Marxism, as I see it, should seek to develop a research project that is not passive, that changes the world in the course of the research. It does so, I would argue, through an understanding of situated knowledge creation that cannot be separated from the process of struggling with others. Such a tradition then needs, must, be concerned with problems of hope (as Ernst Bloch was), of human development (in the spirit of Lev Vygotsky) and yes of myth and place and the wild and the myriad ways in which we are haunted by the past.


It should be concerned with sex and shame and anger and rituals too, with the everyday in Henri Lefebvre’s sense. It should be as concerned in these things as it is in the big picture stuff. Indeed, it should see the two (the most abstract renderings of declining profitability and how daily life is organised) as inseparable. Marxism, as I have been suggesting, has all the analytical tools to say a great deal on these subjects, and its organisational crisis (the very limited influence Marxism holds in a world itself in crisis) demands addressing them.
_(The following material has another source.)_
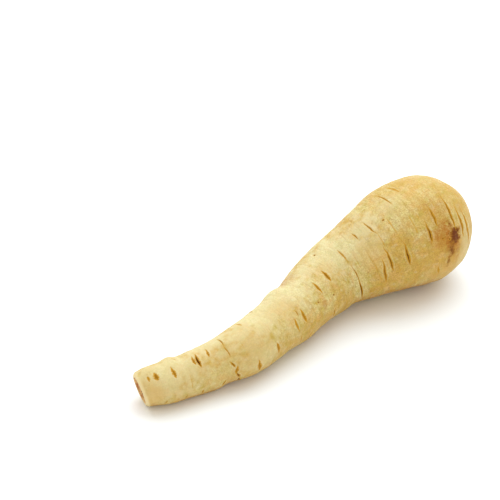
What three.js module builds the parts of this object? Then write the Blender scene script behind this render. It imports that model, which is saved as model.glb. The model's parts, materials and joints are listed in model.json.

But it does not with much consistency. And certainly not in way that translates any insights into the world of practical organising. If this is not overcome, if a Marxism cannot come into being that offers genuine nurture and hope, then I fear far rights engagement with the weirdness of the world, with the messiness of people navigating their creatureliness, will be left unchallenged. And we will all be impoverished, or worse, in that eventuality. It is time for socialists to wear masks, to play with myths of the self and our connections (and disconnections) to the world.